Wow, thanks for the quick replies! The initial damage was severe. We had thousands of baseball sized hail. I have never seen anything like it, and I live in Oklahoma where hail is common.

We could not get the insurance company to agree to replace all of the decking. Their agreement was that damaged decking would be inspected after the tear off and replaced as needed. At the time I believed that all of the decking on the north side should be replaced, but I did not get my way . Our insurance policy is good, and we have replacement cost, so the decking was supposed to have been replaced with like materials. 

I did contact my roofing company's roofing manager, and he had this to say after viewing two of the photos:

"Both of those holes are where knots were in the wood deck.

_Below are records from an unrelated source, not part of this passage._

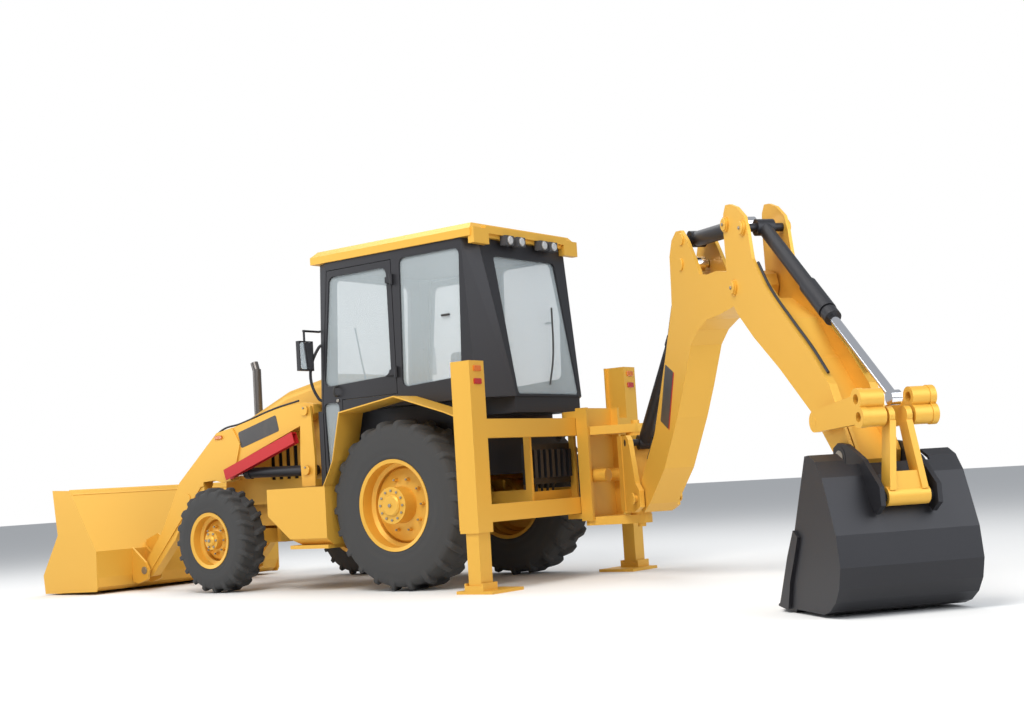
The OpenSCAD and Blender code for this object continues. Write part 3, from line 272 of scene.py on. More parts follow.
EXTRA = {
    "dark_panel": (weathered, (DARK_PANEL,), dict(rough=0.35, dust=0.25, wear=0.1, edge=0.001)),
    "hose_rubber": (weathered, ((0.018, 0.018, 0.019),), dict(rough=0.55, dust=0.45, wear=0.0, grain=0.4,
                                                           grain_scale=900.0)),
    "bolt_steel": (weathered, ((0.30, 0.28, 0.25),), dict(rough=0.4, dust=0.5, wear=0.6, metallic=0.85,
                                                      edge=0.001)),
    "lamp_lens": (clear, ((0.80, 0.82, 0.84),), dict(rough=0.08, dust=0.4, alpha=0.75)),
    "orange_lens": (clear, ((0.80, 0.20, 0.01),), dict(rough=0.15, dust=0.3, alpha=0.95)),
    "red_lens": (clear, ((0.55, 0.01, 0.01),), dict(rough=0.15, dust=0.3, alpha=0.95)),
    "white_lens": (clear, ((0.75, 0.74, 0.70),), dict(rough=0.2, dust=0.3, alpha=0.95)),
    "mirror_glass": (weathered, ((0.85, 0.86, 0.88),), dict(rough=0.03, dust=0.12, wear=0.0, metallic=1.0)),
}


def mat(name):
    return bpy.data.materials[name]


# Mesh tools


def add_mesh(name, verts, faces, material, body, smooth=False):
    """One mesh object from a vertex array and a list or array of faces, riding on a body."""
    mesh = bpy.data.meshes.new(name)
    mesh.from_pydata(np.asarray(verts, float).tolist(), [], [list(map(int, f)) for f in faces])
    mesh.polygons.foreach_set("use_smooth", [smooth] * len(mesh.polygons))
    mesh.materials.append(mat(material))
    obj = bpy.data.objects.new(name, mesh)
    bpy.context.scene.collection.objects.link(obj)
    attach(obj, body)
    return obj


def grid_faces(rows, columns, wrap):
    """Quads of a rows x columns grid; the rows close on themselves when wrap is set."""
    i = np.arange(rows if wrap else rows - 1)[:, None]
    j = np.arange(columns - 1)[None, :]
    a = i * columns + j
    b = ((i + 1) % rows) * columns + j
    return np.stack([a, b, b + 1, a + 1], -1).reshape(-1, 4)


def ring_faces(levels, count):
    """Quads between closed rings of count points each, level by level."""
    level = np.arange(levels - 1)[:, None] * count
    i = np.arange(count)[None, :]
    j = (i + 1) % count
    quads = np.stack([level + i, level + j, level + count + j, level + count + i], -1)
    return quads.reshape(-1, 4).tolist()


def square_to(normal):
    """A direction at unit length, and two unit vectors square to it and to each other."""
    n = np.asarray(normal, float) / np.linalg.norm(normal)
    helper = np.array([0, 0, 1.0]) if abs(n[2]) < 0.9 else np.array([1.0, 0, 0])
    u = np.cross(helper, n)
    u /= np.linalg.norm(u)
    return n, u, np.cross(n, u)


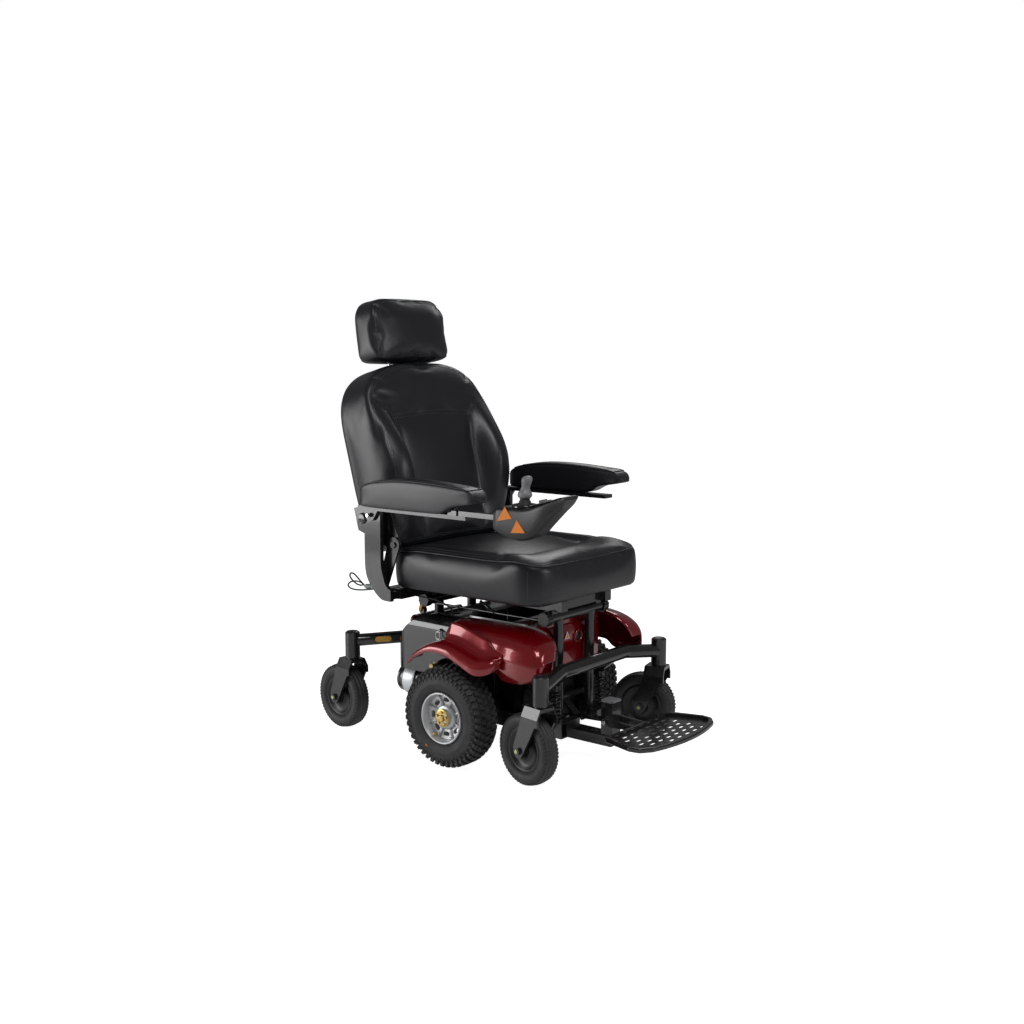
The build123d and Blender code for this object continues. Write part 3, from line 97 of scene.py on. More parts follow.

It's not uncommon for those to pop out during the roof installation. The nail you see through the one hole... well, not sure what that is for. I do know it's not a roofing nail and because of that and the other hole does not have any nails through it, your roof performance should not suffer. You would do more harm than good by patching those holes.Please let me know if you have any questions."

My contractor had this to say:

"The area in the photo's appeared to be where a knot hole was. We replaced 400lf of decking and inspected the rest. You have a walkable surface and wholes like that probably happened when we drove nails into the new roof. Do not worry about leakage. You have your felt and shingles that will protect your roof. You have all your warranties are in place against any kind of leaks."

Finally, we have contacted our insurance company to come out and inspect it.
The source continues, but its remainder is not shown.